I wasn't entirely sure how I felt about writing in the pregnancy. Part of me thought it would be an excellent chance for development and evolution in the character, but let's face it: the rest of me was cringing. There's always the risk in giving a character--any character--an in-show pregnancy that it will come off as artificial and lame. Truthfully, and especially in shows that spend as much time on cases as Criminal Minds and its ilk, there's a fine line between satisifying character development and overwrought melodrama (a la Law & Order: Special Victims Unit).

When the post-strike episodes began to air, then, I spent my time waiting for a reference to, if not the pregnancy, a boyfriend. Or, if not a boyfriend, some sort of tryst or affair. An interest in artificial insemination. An act of the Holy Spirit. Anything, really, to set off the pregnancy plot. I figured that, with seven episodes before the season finale, there would be some opportunity to set up J.J.'s coming bundle-of-joy properly.

The fourth episode in, Detective Will LaMontagne (first featured in a second season episode) appeared, quite literally, out of the blue to help the BAU and the Miami-Dade Police Department work on a case. This was all well and good. What wasn't? The sudden revelation that he and J.J.--who'd had some chemistry when they'd first worked together, yes--were entangled in a secret love affair that had started when they first met and now, a year later, was still going on.

What?

There was never any indication this was happening. To watch Will and J.J. in the first episode where they met was to watch the slow build-up of flirtacious fun, to this I will admit. But the episode was more than a year gone and without so much as one hint that J.J. was going to New Orleans literally every weekend. At the end of the episode, the other characters congratulated themselves for having had the relationship figured out from day one, but clearly their profiling powers are in the "Superman" range, because no viewer had a clue. And yes, I realize that there are "offscreen" moments that these characters clearly have with one another, but if they were going to drop this bomb, what about sort of pushing it towards the audience?

The next few episodes, though, were worse. From discovering the relationship between Will and J.J. to the season finale, where someone is probably dead (there was an exploding SUV, for pete's sake), J.J. shifts from a strong, capable woman to someone's wishy-washy girlfriend. She wants Will, then she doesn't. She wants to be with him, then she wants to break up with him. She wants to tell her colleagues about her pregnancy, then she doesn't.
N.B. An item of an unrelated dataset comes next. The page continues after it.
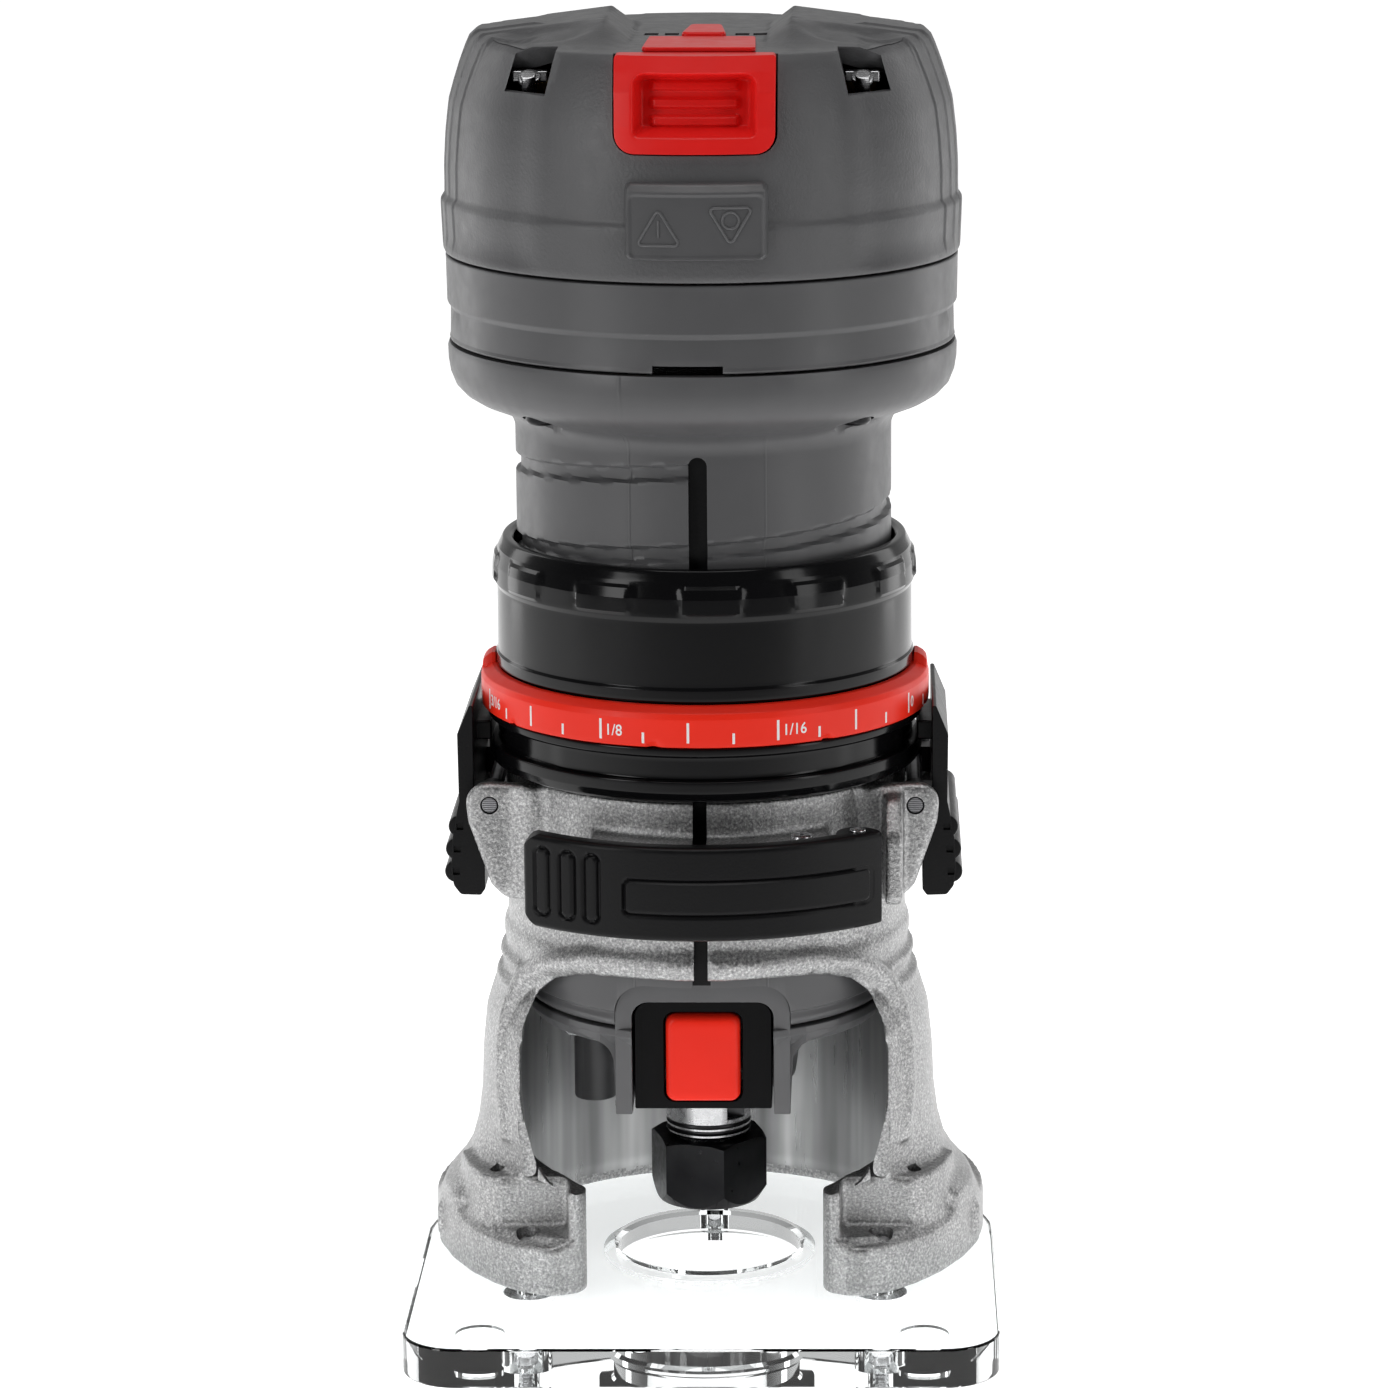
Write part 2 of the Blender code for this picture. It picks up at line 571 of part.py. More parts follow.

She wants to marry Will, but she doesn't, but she does only if he'll quit his job, but she doesn't want to quit hers, but she's torn between going into the field while pregnant and chasing down a bad guy to going back to the hotel and making sweet love to Will... You get the idea.

I'm all for character development. I don't want any character to stay stagnant, because that is simply bad writing. Even some of the baddies in Criminal Minds show remarkable, surprising amounts of growth. But for J.J., it's like a switch was flipped from "off" to "on" within ten seconds, and we lost her.

There's a moment where she and Will are arguing. I don't remember the full body of the argument, or exactly what is said, but J.J. suddenly throws what is basically an ultimatum at Will: give up your badge if you're serious about me and the baby. She does it in part because Will thinks she shouldn't be diving face-first into streets filled with a killer gang, but it just goes to show how absolutely self-centered and ruined J.J. has become. She won't give up her own job and believes she shouldn't have to, but this man she supposedly loves does. J.J., who calls these people she works with her family, who has literally killed for them, turns into a petty high school girl: "I don't wanna unless you will! So there!"

It's just sad.

At the end of the season finale, an SUV explodes, and we know it has to belong to one of the cast members. All of them except Hotch is in one of the black monstrosities. Recently, a promo pictures of Hotch standing over J.J., who is lying prone on the street, was released. I know it sounds awful, but I hope it was her.

It's the only way to save her character and, maybe with it, that entire storyline on the show.

1 comment:

Angelwriter said...

give up your badge if you're serious about me and the baby.

I don't think that's quite what happened. She said his job was dangerous and asked him if he was going to give up his badge the way he was asking her to stay out of the field. Not "I'm telling you to do it" but merely to point out that they both were in dangerous jobs and neither should have to give up their jobs. "I'm asking if you'd do the same thing to show that the request isn't fair." She also didn't say anything about him needing to do it if he was serious about the baby or her.

She did waver about being with him in In Heat. But, I don't think she ever went back and forth about telling the team. The issue of telling the team didn't come up until Will told everyone. So, there wasn't a moment of her wanting to tell them and then not wanting to tell them.